[Collected data]

───

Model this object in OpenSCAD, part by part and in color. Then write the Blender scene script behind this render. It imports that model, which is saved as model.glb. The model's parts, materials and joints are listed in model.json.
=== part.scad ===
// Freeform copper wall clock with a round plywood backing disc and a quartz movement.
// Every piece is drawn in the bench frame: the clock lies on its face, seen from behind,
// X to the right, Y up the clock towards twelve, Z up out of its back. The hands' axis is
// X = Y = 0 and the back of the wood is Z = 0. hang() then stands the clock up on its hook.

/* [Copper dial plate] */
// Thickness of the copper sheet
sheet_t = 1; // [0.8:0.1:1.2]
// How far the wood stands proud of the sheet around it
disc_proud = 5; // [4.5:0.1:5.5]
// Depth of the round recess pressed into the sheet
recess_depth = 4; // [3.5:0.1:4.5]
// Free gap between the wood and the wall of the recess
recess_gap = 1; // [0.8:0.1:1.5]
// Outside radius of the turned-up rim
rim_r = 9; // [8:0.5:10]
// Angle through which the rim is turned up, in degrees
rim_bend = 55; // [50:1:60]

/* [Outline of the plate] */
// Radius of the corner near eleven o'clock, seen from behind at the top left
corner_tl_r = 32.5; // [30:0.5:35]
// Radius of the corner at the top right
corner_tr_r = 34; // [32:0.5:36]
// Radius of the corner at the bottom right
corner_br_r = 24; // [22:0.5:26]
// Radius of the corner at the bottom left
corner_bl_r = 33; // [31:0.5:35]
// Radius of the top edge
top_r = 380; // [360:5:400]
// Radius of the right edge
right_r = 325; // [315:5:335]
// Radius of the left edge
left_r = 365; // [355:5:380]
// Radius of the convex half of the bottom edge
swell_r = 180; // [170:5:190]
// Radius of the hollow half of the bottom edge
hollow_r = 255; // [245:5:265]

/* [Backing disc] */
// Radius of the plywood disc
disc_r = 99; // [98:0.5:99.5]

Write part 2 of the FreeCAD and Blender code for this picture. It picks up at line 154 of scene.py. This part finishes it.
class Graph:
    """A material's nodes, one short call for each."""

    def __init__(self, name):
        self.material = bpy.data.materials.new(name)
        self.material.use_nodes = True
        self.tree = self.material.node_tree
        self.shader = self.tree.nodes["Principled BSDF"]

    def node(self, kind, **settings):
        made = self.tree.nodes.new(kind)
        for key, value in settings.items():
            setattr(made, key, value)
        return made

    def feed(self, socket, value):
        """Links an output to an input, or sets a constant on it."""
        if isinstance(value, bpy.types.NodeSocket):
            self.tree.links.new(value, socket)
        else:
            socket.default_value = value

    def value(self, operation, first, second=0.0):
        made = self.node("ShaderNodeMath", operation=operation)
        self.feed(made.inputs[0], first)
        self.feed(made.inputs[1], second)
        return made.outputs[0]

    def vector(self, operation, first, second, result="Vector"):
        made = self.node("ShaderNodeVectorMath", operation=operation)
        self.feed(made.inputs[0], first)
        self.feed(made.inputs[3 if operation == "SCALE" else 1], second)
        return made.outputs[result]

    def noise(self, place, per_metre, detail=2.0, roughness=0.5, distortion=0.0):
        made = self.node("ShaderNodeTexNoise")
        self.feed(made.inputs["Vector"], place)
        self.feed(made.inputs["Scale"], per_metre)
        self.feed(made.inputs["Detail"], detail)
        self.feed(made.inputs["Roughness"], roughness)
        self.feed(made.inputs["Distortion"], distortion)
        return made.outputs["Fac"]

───

— WHAT YOU NEED TO DO —
Restate each entry exactly, skipping none.

— FINISHED ANSWER —
Model this object in OpenSCAD, part by part and in color. Then write the Blender scene script behind this render. It imports that model, which is saved as model.glb. The model's parts, materials and joints are listed in model.json.
=== part.scad ===
// Freeform copper wall clock with a round plywood backing disc and a quartz movement.
// Every piece is drawn in the bench frame: the clock lies on its face, seen from behind,
// X to the right, Y up the clock towards twelve, Z up out of its back. The hands' axis is
// X = Y = 0 and the back of the wood is Z = 0. hang() then stands the clock up on its hook.

/* [Copper dial plate] */
// Thickness of the copper sheet
sheet_t = 1; // [0.8:0.1:1.2]
// How far the wood stands proud of the sheet around it
disc_proud = 5; // [4.5:0.1:5.5]
// Depth of the round recess pressed into the sheet
recess_depth = 4; // [3.5:0.1:4.5]
// Free gap between the wood and the wall of the recess
recess_gap = 1; // [0.8:0.1:1.5]
// Outside radius of the turned-up rim
rim_r = 9; // [8:0.5:10]
// Angle through which the rim is turned up, in degrees
rim_bend = 55; // [50:1:60]

/* [Outline of the plate] */
// Radius of the corner near eleven o'clock, seen from behind at the top left
corner_tl_r = 32.5; // [30:0.5:35]
// Radius of the corner at the top right
corner_tr_r = 34; // [32:0.5:36]
// Radius of the corner at the bottom right
corner_br_r = 24; // [22:0.5:26]
// Radius of the corner at the bottom left
corner_bl_r = 33; // [31:0.5:35]
// Radius of the top edge
top_r = 380; // [360:5:400]
// Radius of the right edge
right_r = 325; // [315:5:335]
// Radius of the left edge
left_r = 365; // [355:5:380]
// Radius of the convex half of the bottom edge
swell_r = 180; // [170:5:190]
// Radius of the hollow half of the bottom edge
hollow_r = 255; // [245:5:265]

/* [Backing disc] */
// Radius of the plywood disc
disc_r = 99; // [98:0.5:99.5]

Write part 2 of the FreeCAD and Blender code for this picture. It picks up at line 154 of scene.py. This part finishes it.
class Graph:
    """A material's nodes, one short call for each."""

    def __init__(self, name):
        self.material = bpy.data.materials.new(name)
        self.material.use_nodes = True
        self.tree = self.material.node_tree
        self.shader = self.tree.nodes["Principled BSDF"]

    def node(self, kind, **settings):
        made = self.tree.nodes.new(kind)
        for key, value in settings.items():
            setattr(made, key, value)
        return made

    def feed(self, socket, value):
        """Links an output to an input, or sets a constant on it."""
        if isinstance(value, bpy.types.NodeSocket):
            self.tree.links.new(value, socket)
        else:
            socket.default_value = value

    def value(self, operation, first, second=0.0):
        made = self.node("ShaderNodeMath", operation=operation)
        self.feed(made.inputs[0], first)
        self.feed(made.inputs[1], second)
        return made.outputs[0]

    def vector(self, operation, first, second, result="Vector"):
        made = self.node("ShaderNodeVectorMath", operation=operation)
        self.feed(made.inputs[0], first)
        self.feed(made.inputs[3 if operation == "SCALE" else 1], second)
        return made.outputs[result]

    def noise(self, place, per_metre, detail=2.0, roughness=0.5, distortion=0.0):
        made = self.node("ShaderNodeTexNoise")
        self.feed(made.inputs["Vector"], place)
        self.feed(made.inputs["Scale"], per_metre)
        self.feed(made.inputs["Detail"], detail)
        self.feed(made.inputs["Roughness"], roughness)
        self.feed(made.inputs["Distortion"], distortion)
        return made.outputs["Fac"]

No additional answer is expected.